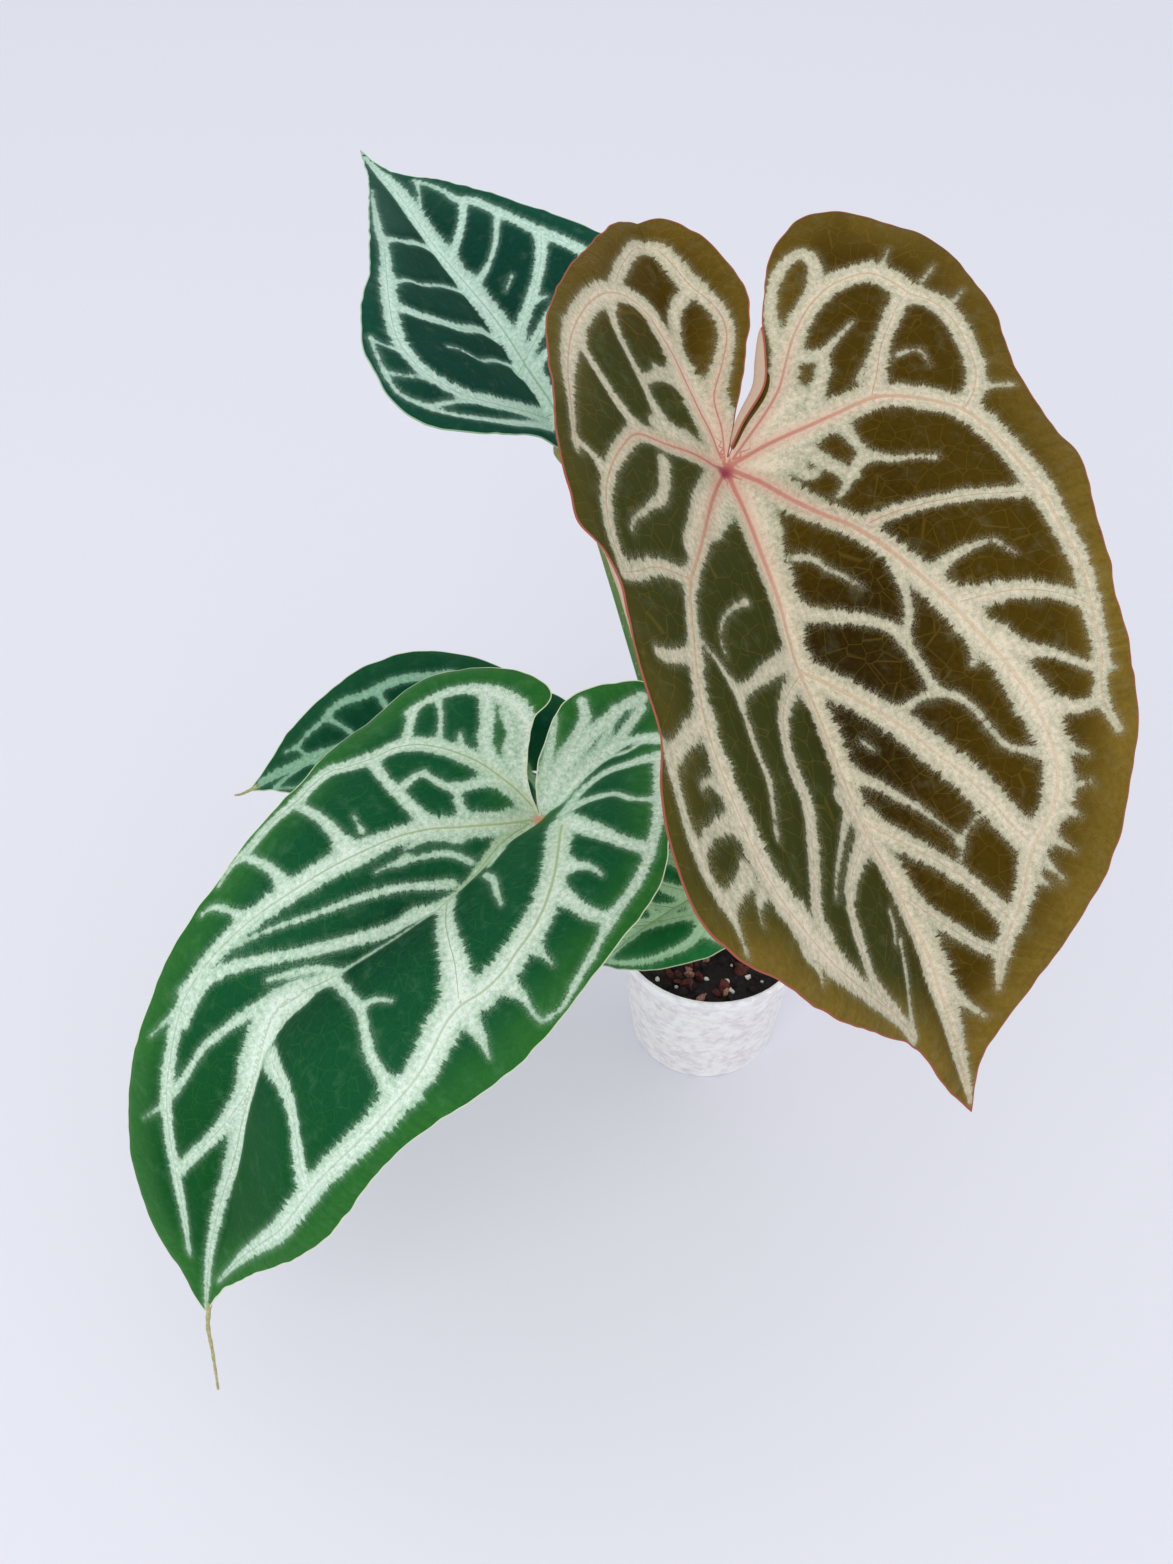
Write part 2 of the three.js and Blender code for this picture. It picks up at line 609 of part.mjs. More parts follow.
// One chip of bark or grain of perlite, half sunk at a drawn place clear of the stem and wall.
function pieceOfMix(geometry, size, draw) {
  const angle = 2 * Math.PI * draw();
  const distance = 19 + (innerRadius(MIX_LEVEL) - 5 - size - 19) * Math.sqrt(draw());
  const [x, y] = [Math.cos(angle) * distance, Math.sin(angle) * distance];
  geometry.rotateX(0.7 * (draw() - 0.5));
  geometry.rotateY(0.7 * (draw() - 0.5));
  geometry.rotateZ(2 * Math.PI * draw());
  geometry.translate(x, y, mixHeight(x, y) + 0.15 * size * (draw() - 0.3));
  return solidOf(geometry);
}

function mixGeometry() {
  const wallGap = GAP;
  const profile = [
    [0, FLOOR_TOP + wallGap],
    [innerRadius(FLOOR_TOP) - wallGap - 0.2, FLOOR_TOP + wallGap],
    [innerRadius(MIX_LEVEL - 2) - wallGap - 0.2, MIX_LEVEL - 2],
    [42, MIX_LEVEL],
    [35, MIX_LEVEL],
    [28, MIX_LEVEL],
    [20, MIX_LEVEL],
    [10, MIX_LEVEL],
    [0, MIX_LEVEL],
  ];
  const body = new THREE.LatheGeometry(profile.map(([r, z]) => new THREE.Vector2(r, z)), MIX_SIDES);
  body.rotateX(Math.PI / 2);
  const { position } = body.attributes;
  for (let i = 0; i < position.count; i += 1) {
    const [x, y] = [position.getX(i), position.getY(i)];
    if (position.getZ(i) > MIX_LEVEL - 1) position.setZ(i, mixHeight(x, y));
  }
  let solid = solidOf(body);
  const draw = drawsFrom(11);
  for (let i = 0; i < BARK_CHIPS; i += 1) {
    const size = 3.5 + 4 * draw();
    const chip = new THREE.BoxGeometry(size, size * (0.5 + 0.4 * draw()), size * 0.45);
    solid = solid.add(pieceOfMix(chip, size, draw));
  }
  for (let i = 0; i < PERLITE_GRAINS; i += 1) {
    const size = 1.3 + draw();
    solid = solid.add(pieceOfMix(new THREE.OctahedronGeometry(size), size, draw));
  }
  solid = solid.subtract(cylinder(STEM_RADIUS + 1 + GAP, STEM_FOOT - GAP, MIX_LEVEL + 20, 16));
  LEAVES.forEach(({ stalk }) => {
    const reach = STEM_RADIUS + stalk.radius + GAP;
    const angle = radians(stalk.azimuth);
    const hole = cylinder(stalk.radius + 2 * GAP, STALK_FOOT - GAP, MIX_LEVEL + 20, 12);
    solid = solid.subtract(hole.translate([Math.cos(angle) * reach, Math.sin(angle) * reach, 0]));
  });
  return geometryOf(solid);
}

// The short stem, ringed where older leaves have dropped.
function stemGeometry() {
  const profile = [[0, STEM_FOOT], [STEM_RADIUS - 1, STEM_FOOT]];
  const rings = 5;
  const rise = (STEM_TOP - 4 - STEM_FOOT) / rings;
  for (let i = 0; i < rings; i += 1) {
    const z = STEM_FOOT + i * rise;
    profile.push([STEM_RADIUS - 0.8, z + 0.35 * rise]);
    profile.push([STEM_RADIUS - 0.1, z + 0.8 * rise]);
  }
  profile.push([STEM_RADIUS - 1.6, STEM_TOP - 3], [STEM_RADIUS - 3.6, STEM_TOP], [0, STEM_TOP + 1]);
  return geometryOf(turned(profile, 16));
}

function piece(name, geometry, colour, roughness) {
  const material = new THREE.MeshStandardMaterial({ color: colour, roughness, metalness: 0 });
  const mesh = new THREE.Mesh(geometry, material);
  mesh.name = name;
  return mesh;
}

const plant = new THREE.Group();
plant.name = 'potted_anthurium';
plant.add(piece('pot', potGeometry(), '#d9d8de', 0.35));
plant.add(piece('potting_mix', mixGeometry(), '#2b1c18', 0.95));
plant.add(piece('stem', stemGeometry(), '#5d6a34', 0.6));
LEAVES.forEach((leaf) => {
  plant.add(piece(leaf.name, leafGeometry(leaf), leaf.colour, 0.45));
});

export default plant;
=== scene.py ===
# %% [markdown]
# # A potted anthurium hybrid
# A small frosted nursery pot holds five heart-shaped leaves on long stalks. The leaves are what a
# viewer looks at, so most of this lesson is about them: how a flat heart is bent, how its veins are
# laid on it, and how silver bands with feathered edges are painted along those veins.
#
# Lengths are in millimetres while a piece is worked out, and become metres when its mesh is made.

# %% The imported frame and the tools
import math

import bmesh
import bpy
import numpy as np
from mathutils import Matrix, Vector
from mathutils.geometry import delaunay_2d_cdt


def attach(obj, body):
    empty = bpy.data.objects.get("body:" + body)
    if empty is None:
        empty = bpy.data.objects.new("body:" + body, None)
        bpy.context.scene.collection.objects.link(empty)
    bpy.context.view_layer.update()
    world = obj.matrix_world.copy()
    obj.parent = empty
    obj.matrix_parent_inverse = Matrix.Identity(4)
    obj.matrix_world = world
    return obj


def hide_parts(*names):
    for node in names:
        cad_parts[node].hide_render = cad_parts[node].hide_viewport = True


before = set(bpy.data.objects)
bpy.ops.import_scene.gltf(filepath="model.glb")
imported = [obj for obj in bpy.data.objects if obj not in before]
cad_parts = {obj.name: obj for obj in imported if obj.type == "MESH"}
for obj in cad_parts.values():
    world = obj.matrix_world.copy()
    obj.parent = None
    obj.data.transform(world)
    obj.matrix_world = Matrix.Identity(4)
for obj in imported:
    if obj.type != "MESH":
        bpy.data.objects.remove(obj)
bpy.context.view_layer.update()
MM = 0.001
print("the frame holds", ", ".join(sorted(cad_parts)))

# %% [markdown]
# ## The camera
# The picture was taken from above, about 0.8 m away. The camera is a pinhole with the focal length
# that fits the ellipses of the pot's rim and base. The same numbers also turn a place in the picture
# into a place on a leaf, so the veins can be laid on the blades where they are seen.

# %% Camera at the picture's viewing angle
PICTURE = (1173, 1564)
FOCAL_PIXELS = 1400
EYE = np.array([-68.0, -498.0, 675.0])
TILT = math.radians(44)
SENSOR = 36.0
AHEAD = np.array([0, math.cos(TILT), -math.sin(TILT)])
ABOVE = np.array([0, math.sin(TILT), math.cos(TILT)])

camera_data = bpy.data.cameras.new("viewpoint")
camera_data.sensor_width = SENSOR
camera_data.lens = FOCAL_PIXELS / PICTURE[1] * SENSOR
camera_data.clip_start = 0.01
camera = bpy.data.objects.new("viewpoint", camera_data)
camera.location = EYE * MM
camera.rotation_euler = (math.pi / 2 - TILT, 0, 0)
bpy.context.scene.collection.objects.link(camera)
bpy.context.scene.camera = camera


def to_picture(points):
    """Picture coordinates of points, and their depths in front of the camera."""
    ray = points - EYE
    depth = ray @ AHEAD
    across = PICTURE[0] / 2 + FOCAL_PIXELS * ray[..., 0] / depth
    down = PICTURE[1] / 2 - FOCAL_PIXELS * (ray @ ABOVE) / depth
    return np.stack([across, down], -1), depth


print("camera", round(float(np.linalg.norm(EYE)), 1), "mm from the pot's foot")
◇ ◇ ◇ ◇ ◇
### Challenge
Retype exactly the lines above, from the one with "const rings = 5;" through the one with "cad_parts[node].hide_render = cad_parts[node].hide_viewport", inclusive.

### Reply
  const rings = 5;
  const rise = (STEM_TOP - 4 - STEM_FOOT) / rings;
  for (let i = 0; i < rings; i += 1) {
    const z = STEM_FOOT + i * rise;
    profile.push([STEM_RADIUS - 0.8, z + 0.35 * rise]);
    profile.push([STEM_RADIUS - 0.1, z + 0.8 * rise]);
  }
  profile.push([STEM_RADIUS - 1.6, STEM_TOP - 3], [STEM_RADIUS - 3.6, STEM_TOP], [0, STEM_TOP + 1]);
  return geometryOf(turned(profile, 16));
}

function piece(name, geometry, colour, roughness) {
  const material = new THREE.MeshStandardMaterial({ color: colour, roughness, metalness: 0 });
  const mesh = new THREE.Mesh(geometry, material);
  mesh.name = name;
  return mesh;
}

const plant = new THREE.Group();
plant.name = 'potted_anthurium';
plant.add(piece('pot', potGeometry(), '#d9d8de', 0.35));
plant.add(piece('potting_mix', mixGeometry(), '#2b1c18', 0.95));
plant.add(piece('stem', stemGeometry(), '#5d6a34', 0.6));
LEAVES.forEach((leaf) => {
  plant.add(piece(leaf.name, leafGeometry(leaf), leaf.colour, 0.45));
});

export default plant;
=== scene.py ===
# %% [markdown]
# # A potted anthurium hybrid
# A small frosted nursery pot holds five heart-shaped leaves on long stalks. The leaves are what a
# viewer looks at, so most of this lesson is about them: how a flat heart is bent, how its veins are
# laid on it, and how silver bands with feathered edges are painted along those veins.
#
# Lengths are in millimetres while a piece is worked out, and become metres when its mesh is made.

# %% The imported frame and the tools
import math

import bmesh
import bpy
import numpy as np
from mathutils import Matrix, Vector
from mathutils.geometry import delaunay_2d_cdt


def attach(obj, body):
    empty = bpy.data.objects.get("body:" + body)
    if empty is None:
        empty = bpy.data.objects.new("body:" + body, None)
        bpy.context.scene.collection.objects.link(empty)
    bpy.context.view_layer.update()
    world = obj.matrix_world.copy()
    obj.parent = empty
    obj.matrix_parent_inverse = Matrix.Identity(4)
    obj.matrix_world = world
    return obj


def hide_parts(*names):
    for node in names:
        cad_parts[node].hide_render = cad_parts[node].hide_viewport = True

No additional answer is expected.